◆ **STATED EXERCISE**
Reproduce only the top of the records, down to and including the line containing "NEAR = 1e-4".

◆ **GIVEN DATA**
________
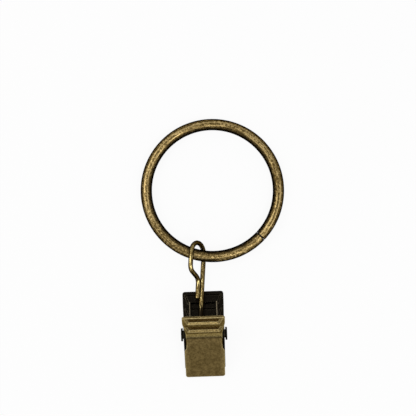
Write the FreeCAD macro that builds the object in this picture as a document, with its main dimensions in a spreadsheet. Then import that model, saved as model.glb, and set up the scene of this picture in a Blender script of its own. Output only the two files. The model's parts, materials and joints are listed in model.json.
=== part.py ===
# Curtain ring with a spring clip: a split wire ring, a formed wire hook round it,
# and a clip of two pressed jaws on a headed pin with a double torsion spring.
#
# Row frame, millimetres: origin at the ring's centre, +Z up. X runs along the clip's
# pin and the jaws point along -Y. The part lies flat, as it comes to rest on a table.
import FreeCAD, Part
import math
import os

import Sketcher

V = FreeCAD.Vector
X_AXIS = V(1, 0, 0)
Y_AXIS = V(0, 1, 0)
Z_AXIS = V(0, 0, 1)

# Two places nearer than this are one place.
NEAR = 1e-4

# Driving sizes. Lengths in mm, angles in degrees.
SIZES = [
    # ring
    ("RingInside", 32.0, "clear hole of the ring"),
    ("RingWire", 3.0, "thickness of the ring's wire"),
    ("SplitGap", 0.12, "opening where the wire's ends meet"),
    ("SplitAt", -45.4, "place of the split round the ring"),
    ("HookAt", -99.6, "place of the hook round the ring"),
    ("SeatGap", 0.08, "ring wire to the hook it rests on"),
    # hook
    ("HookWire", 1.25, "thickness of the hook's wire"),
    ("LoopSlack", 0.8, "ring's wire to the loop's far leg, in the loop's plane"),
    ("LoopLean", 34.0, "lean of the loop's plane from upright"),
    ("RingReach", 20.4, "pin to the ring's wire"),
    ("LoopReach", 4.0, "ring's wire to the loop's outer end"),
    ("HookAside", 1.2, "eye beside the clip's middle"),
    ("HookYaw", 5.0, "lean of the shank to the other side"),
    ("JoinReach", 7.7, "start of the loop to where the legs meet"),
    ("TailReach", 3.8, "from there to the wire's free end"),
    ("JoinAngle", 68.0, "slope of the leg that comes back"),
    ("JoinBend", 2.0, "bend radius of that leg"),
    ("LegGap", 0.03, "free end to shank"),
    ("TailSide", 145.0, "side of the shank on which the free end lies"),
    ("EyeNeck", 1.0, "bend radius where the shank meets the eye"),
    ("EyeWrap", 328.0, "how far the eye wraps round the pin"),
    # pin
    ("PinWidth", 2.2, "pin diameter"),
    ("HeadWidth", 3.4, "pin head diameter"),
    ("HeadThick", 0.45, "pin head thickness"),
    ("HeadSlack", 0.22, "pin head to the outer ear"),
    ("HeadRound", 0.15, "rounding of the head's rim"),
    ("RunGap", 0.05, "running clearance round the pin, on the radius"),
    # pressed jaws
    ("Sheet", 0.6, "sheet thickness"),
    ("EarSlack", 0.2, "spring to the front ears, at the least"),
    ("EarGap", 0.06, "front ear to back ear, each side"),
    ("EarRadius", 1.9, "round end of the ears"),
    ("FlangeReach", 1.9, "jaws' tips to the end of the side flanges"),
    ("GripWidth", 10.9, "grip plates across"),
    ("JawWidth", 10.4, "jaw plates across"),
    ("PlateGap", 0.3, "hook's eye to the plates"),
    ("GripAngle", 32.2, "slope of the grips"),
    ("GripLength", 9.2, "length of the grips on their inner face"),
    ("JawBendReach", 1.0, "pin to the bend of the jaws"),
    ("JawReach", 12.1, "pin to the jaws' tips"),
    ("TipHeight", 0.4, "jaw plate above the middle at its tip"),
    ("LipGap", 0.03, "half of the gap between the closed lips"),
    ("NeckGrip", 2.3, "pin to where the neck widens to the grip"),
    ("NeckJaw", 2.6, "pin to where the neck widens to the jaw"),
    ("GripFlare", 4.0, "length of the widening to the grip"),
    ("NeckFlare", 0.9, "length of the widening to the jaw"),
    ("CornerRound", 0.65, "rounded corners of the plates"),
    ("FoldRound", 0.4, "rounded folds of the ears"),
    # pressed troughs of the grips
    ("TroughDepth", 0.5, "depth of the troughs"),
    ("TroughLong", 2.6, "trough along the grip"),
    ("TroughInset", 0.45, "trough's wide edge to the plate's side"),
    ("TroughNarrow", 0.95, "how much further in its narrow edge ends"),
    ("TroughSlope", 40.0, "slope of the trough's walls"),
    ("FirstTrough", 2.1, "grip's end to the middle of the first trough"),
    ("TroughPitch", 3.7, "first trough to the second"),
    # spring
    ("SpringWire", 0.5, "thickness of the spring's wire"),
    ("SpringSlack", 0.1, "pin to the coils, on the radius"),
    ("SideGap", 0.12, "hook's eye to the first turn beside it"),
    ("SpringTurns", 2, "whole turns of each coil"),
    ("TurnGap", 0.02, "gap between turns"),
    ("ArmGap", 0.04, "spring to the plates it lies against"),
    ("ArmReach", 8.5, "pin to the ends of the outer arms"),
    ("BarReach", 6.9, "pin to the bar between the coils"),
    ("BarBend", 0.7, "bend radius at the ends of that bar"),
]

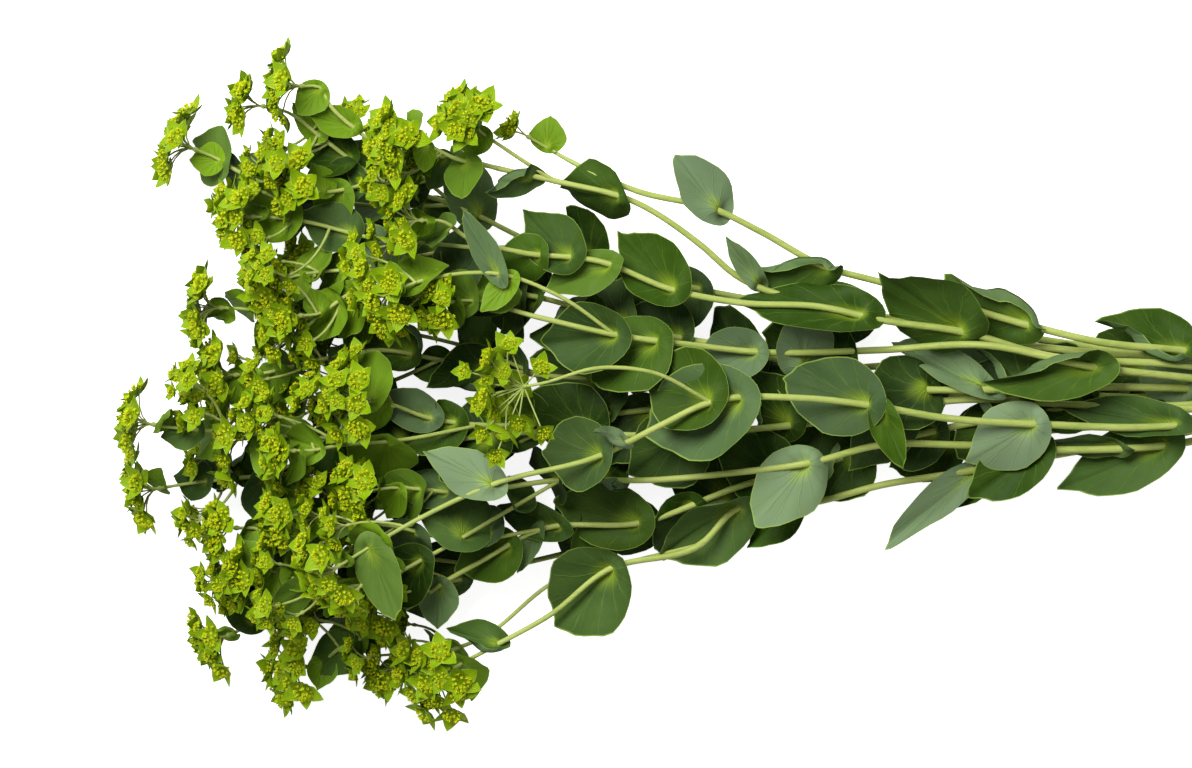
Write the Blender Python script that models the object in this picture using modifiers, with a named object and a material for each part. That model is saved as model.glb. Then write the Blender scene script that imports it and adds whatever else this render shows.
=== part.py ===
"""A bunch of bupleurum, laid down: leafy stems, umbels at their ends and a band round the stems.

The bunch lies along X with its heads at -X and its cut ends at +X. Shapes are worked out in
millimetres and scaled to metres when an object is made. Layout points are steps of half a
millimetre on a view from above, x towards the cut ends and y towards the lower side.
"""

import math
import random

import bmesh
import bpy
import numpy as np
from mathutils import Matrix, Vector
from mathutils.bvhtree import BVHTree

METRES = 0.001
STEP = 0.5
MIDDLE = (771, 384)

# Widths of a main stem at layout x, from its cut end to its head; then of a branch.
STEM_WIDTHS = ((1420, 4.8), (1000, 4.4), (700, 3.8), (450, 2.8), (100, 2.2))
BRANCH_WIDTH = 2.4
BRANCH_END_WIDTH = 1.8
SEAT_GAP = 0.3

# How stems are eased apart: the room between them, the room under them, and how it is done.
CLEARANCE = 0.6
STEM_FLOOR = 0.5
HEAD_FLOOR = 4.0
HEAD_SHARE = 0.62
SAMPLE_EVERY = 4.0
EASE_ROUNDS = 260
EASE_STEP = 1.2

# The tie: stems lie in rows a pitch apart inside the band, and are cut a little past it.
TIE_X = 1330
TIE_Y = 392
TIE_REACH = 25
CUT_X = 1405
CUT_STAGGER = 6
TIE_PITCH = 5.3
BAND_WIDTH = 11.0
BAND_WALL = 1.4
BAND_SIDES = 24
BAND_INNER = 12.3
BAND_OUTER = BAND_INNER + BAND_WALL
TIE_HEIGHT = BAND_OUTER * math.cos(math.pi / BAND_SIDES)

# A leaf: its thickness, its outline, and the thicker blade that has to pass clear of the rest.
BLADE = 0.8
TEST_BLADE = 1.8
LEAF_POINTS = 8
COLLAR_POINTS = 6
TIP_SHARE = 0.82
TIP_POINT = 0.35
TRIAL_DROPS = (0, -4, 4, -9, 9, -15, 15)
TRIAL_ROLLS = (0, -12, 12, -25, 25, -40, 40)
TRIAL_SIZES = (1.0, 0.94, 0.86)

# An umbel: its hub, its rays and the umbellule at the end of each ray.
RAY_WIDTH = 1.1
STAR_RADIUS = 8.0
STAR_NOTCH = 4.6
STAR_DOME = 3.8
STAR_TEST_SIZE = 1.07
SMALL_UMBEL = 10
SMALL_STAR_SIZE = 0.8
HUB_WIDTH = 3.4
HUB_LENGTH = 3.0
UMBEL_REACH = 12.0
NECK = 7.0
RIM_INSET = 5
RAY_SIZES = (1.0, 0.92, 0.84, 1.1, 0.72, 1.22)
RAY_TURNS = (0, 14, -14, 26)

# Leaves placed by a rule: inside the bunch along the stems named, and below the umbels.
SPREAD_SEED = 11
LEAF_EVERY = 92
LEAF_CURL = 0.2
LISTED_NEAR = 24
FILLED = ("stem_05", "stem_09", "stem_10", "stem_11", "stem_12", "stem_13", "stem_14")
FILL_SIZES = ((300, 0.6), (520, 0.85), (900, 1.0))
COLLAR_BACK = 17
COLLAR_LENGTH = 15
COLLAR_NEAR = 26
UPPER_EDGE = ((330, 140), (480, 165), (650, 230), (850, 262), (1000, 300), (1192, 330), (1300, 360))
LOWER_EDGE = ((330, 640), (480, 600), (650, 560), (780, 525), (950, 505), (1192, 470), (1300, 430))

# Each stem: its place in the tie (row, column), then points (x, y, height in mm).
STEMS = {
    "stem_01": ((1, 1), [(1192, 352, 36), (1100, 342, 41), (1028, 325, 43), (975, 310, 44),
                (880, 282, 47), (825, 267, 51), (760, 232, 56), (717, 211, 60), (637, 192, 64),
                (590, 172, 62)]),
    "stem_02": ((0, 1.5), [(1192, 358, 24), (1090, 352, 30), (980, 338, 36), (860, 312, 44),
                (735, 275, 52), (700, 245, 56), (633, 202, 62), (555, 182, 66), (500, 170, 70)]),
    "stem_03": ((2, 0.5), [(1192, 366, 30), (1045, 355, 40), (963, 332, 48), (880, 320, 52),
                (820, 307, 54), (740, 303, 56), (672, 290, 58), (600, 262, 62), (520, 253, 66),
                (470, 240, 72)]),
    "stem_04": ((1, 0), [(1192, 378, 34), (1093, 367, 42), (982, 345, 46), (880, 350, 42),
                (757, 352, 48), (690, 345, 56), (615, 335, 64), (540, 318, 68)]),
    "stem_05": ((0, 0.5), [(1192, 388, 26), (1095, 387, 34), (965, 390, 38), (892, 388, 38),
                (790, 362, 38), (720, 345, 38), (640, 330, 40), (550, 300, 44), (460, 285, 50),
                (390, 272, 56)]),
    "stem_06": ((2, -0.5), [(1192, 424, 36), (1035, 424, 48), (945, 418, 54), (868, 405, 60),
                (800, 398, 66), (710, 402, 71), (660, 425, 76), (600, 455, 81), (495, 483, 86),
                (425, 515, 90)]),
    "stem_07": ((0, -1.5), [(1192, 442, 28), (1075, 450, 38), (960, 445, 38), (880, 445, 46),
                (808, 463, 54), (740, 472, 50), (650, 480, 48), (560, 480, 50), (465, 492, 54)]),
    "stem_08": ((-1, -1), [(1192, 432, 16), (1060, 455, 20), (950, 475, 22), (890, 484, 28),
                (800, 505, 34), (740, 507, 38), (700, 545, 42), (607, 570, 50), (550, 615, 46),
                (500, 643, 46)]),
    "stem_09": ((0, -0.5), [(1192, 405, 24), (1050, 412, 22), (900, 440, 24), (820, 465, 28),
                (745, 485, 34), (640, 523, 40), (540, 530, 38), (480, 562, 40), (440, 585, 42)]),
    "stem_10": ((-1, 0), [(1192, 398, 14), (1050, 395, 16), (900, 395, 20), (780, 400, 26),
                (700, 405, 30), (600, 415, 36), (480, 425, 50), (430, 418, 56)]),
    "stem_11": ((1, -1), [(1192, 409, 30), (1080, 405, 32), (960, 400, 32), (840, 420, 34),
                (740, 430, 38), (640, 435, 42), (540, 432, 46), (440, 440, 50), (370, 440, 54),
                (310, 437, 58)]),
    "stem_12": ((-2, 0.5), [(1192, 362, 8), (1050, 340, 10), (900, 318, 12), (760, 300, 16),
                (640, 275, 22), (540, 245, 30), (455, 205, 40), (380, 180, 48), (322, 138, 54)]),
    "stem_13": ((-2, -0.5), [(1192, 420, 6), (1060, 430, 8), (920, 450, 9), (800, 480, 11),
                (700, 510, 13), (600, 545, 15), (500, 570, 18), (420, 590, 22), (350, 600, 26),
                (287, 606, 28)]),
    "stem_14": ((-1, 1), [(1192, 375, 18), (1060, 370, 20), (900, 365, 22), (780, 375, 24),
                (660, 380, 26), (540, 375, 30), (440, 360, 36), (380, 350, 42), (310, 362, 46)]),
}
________
◆ **RESULT**
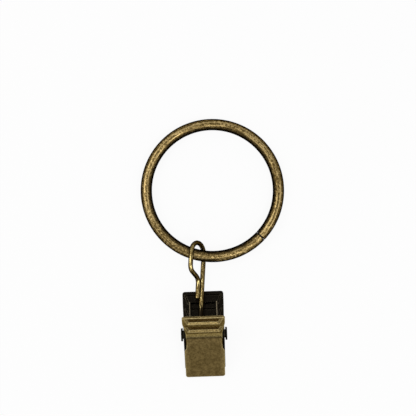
Write the FreeCAD macro that builds the object in this picture as a document, with its main dimensions in a spreadsheet. Then import that model, saved as model.glb, and set up the scene of this picture in a Blender script of its own. Output only the two files. The model's parts, materials and joints are listed in model.json.
=== part.py ===
# Curtain ring with a spring clip: a split wire ring, a formed wire hook round it,
# and a clip of two pressed jaws on a headed pin with a double torsion spring.
#
# Row frame, millimetres: origin at the ring's centre, +Z up. X runs along the clip's
# pin and the jaws point along -Y. The part lies flat, as it comes to rest on a table.
import FreeCAD, Part
import math
import os

import Sketcher

V = FreeCAD.Vector
X_AXIS = V(1, 0, 0)
Y_AXIS = V(0, 1, 0)
Z_AXIS = V(0, 0, 1)

# Two places nearer than this are one place.
NEAR = 1e-4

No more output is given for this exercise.